> **TASK STATEMENT**:
Repeat exactly the lines from the start through the line with "SEAM_GAP = 0.00015", both ends included.

> **DATA EXTRACT**:

════════════════

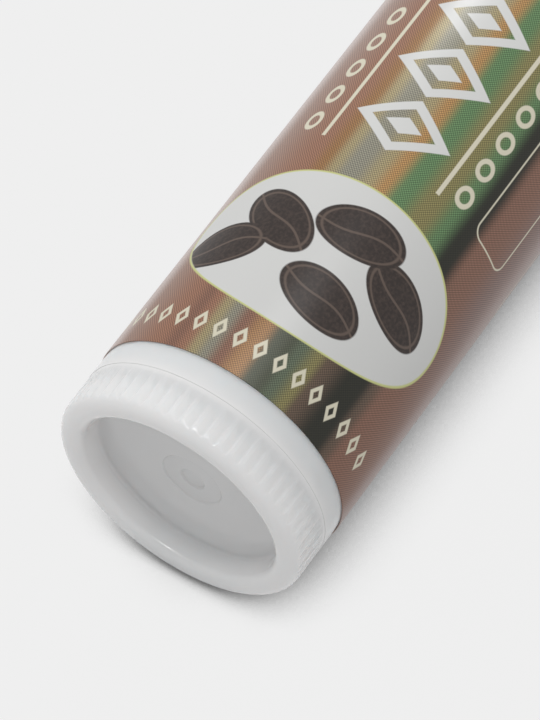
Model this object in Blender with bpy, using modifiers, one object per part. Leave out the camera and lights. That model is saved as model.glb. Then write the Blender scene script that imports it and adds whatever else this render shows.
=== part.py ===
"""Twist-up lip balm stick, lying on its side with its cap on.

Metres, +Z up. The stick's axis runs along X, from the twist wheel at -X to the cap at +X, and the
origin is on the surface that the stick lies on, under the middle of its length. A station is a
distance along the axis from the wheel's end face. Every piece is a closed solid modelled about its
own Z axis, which the empty that carries it lays along X.
"""

import math

import bmesh
import bpy
from mathutils import Matrix, Vector

# Whole stick
STICK_LENGTH = 0.0675
STICK_RADIUS = 0.0080
PARTING_GAP = 0.00012
SEAM_GAP = 0.00015

# Wrap label, torn at the seam between barrel and cap
LABEL_THICKNESS = 0.00008
LABEL_ADHESIVE = 0.00002
LABEL_SEAM_INSET = 0.0001
LABEL_END_INSET = 0.0016

# Twist wheel, moulded in one with its hub, spindle and thread
WHEEL_INSET = 0.00002
WHEEL_HEIGHT = 0.00287
WHEEL_END_ROUND = 0.00082
WHEEL_TOP_ROUND = 0.0001
BOSS_HEIGHT = 0.0009
RIM_WIDTH = 0.00143
RECESS_DRAFT = 0.00016
RECESS_DEPTH = 0.00168
RECESS_LIP_ROUND = 0.00028
RECESS_FLOOR_ROUND = 0.0003
GATE_RING_RADIUS = 0.00195
GATE_RING_DEPTH = 0.00008
GATE_DIMPLE_RADIUS = 0.0008
GATE_DIMPLE_DEPTH = 0.0001

# Grip flutes round the wheel
FLUTE_COUNT = 62
FLUTE_WIDTH = 0.00044
FLUTE_DEPTH = 0.00014
FLUTE_RAMP = 0.0008
FLUTE_TOP_LAND = 0.00005

# Hub that snaps through the barrel's web
HUB_RIB_SPACE = 0.0012
HUB_CLEARANCE = 0.00012
SNAP_BEAD_HEIGHT = 0.0004
SNAP_BEAD_LENGTH = 0.0005
SNAP_LEAD_IN = 0.0004

# Spindle and thread
SPINDLE_RADIUS = 0.0020
SPINDLE_TOP_INSET = 0.0080
SPINDLE_CHAMFER = 0.0004
THREAD_LEAD = 0.0040
THREAD_TOP_INSET = 0.0020
THREAD_START_LIFT = 0.0010
THREAD_HEIGHT = 0.0008
THREAD_CREST_WIDTH = 0.0007
THREAD_ROOT_WIDTH = 0.0016
THREAD_ROOT_SINK = 0.0003

# Barrel
COLLAR_HEIGHT = 0.00156
COLLAR_WALL = 0.0011
NECK_STEP = 0.00095
NECK_WALL = 0.00075
NECK_LENGTH = 0.0145
MOUTH_ROUND = 0.0002
SHOULDER_CHAMFER = 0.00015
COLLAR_ROUND = 0.00035
WEB_CLEARANCE = 0.0003
WEB_THICKNESS = 0.0012
NECK_BEAD_HEIGHT = 0.00006
NECK_BEAD_LENGTH = 0.0006
NECK_BEAD_INSET = 0.0016

# Lengthwise ribs in the bore, which keep the carrier from turning
RIB_COUNT = 4
RIB_WIDTH = 0.0009
RIB_HEIGHT = 0.0005
RIB_SINK = 0.0003
RIB_TOP_INSET = 0.0025

# Carrier, a cup round a threaded nut
CARRIER_CLEARANCE = 0.0002
CARRIER_HEIGHT = 0.0066
CARRIER_FLOOR = 0.0009
CARRIER_WALL = 0.0006
CARRIER_LIFT = 0.0003
NUT_WALL = 0.00075
NUT_HEIGHT = 0.0060
NUT_CLEARANCE = 0.0002

# Balm, cast round the nut and spindle
BALM_CLEARANCE = 0.0001
BALM_SHOULDER = 0.0001
BALM_DOME_HEIGHT = 0.0014
BALM_EDGE_ROUND = 0.0006

# Cap
CAP_LENGTH = 0.0240
CAP_CLEARANCE = 0.00005
CAP_END_THICKNESS = 0.0012
CAP_END_ROUND = 0.0007
CAP_INNER_ROUND = 0.0005

# Facets and modelling
ROUND_SEGMENTS = 48
SPINDLE_SEGMENTS = 24
ARC_STEPS = 4
CUT_OVERRUN = 0.0005
MERGE_DISTANCE = 0.0000005
SMOOTH_ANGLE = math.radians(30)

# Sizes that follow from those above
BODY_RADIUS = STICK_RADIUS - LABEL_THICKNESS - LABEL_ADHESIVE
WHEEL_RADIUS = BODY_RADIUS - WHEEL_INSET
RECESS_MOUTH_RADIUS = WHEEL_RADIUS - RIM_WIDTH
RECESS_FLOOR_RADIUS = RECESS_MOUTH_RADIUS - RECESS_DRAFT
COUNTERBORE_RADIUS = BODY_RADIUS - COLLAR_WALL
NECK_RADIUS = BODY_RADIUS - NECK_STEP
BORE_RADIUS = NECK_RADIUS - NECK_WALL
RIB_INSIDE = BORE_RADIUS - RIB_HEIGHT
HUB_RADIUS = RIB_INSIDE - HUB_RIB_SPACE - SNAP_BEAD_HEIGHT
THREAD_CREST_RADIUS = SPINDLE_RADIUS + THREAD_HEIGHT
NUT_RADIUS = THREAD_CREST_RADIUS + NUT_CLEARANCE + NUT_WALL
SEAM_STATION = STICK_LENGTH - CAP_LENGTH
MOUTH_STATION = SEAM_STATION + NECK_LENGTH
COLLAR_STATION = WHEEL_HEIGHT + PARTING_GAP
LABEL_START = COLLAR_STATION + COLLAR_HEIGHT
BOSS_RADIUS = COUNTERBORE_RADIUS - WEB_CLEARANCE
BOSS_TOP = WHEEL_HEIGHT + BOSS_HEIGHT
WEB_BOTTOM = BOSS_TOP + WEB_CLEARANCE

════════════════

> **EXERCISE RESPONSE**:
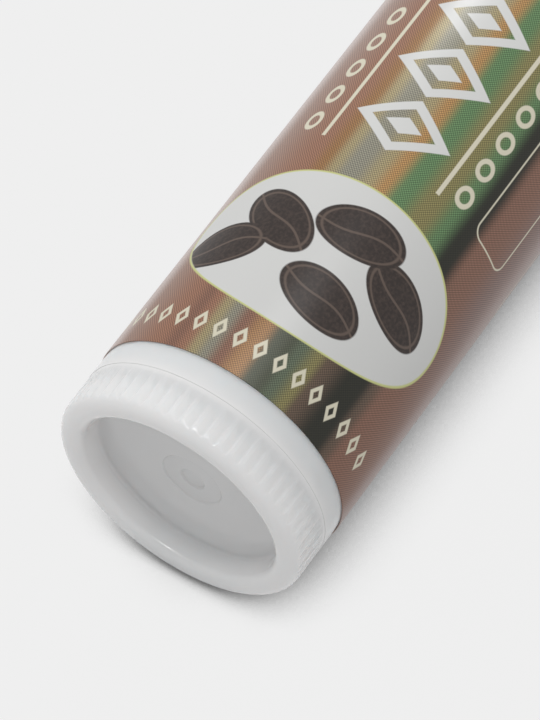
Model this object in Blender with bpy, using modifiers, one object per part. Leave out the camera and lights. That model is saved as model.glb. Then write the Blender scene script that imports it and adds whatever else this render shows.
=== part.py ===
"""Twist-up lip balm stick, lying on its side with its cap on.

Metres, +Z up. The stick's axis runs along X, from the twist wheel at -X to the cap at +X, and the
origin is on the surface that the stick lies on, under the middle of its length. A station is a
distance along the axis from the wheel's end face. Every piece is a closed solid modelled about its
own Z axis, which the empty that carries it lays along X.
"""

import math

import bmesh
import bpy
from mathutils import Matrix, Vector

# Whole stick
STICK_LENGTH = 0.0675
STICK_RADIUS = 0.0080
PARTING_GAP = 0.00012
SEAM_GAP = 0.00015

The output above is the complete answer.